In the beginning, most of the challenges revolved around getting past people who didn’t think enough readers would find characters who didn’t look like them relatable. I consider it my main job to normalize the idea that anyone can be a lead character (or a romance author!). A lot of us grew up never seeing people who looked like us falling in love. I’m hopeful that the next generation will be secure from the time they’re young that they’re main character material.

How did you pivot from being a legal eagle to a romance writer?

There’s actually a lot of overlap between legal writing and romance writing (and a lot of former lawyers in romance). Personally, the kind of law I was doing was very dry and analytical. My brain needed the escape of another world. I was a writer before I went to law school, but being a lawyer made me a much better writer. It taught me how to tighten my prose and reduce fillers. That being said, I don’t encourage anyone to take on law school debt unless they are very sure they want to be a lawyer.

You have had tremendous success within the romance genre. What is the common thread running through all your books that you feel is instrumental in their success?

I spend a lot of time on world-building, which isn’t something people realize that contemporary authors have to do! It’s really important that the book reflects our world as it exists, and that my characters are fully-fleshed out people. I also have really strong themes of family and community that, I think, resonates well with my readers.

Do you get feedback from South Asians who have a different view about your characterization of South Asians?

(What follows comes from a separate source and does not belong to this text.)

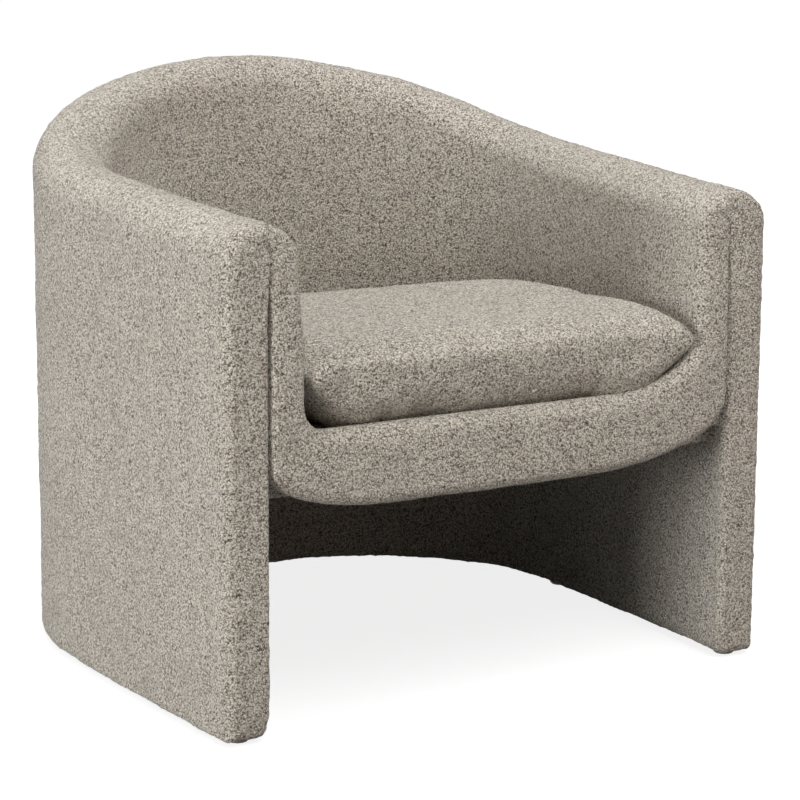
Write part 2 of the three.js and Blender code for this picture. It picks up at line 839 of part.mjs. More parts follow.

Sometimes I hope that readers who don’t feel exactly represented by my characters can find some shared cultural markers. Or that they can, at the very least, understand them and empathize with where they are coming from. When there isn’t a lot of representation of a group in media, it becomes quite easy to feel every bit of representation must represent everyone in that group. Unfortunately, it can’t, especially since there are literally billions of us and we’re far from a monolith. This is why it’s so important to continue to publish and market new South Asian voices and hire diverse voices behind the scenes.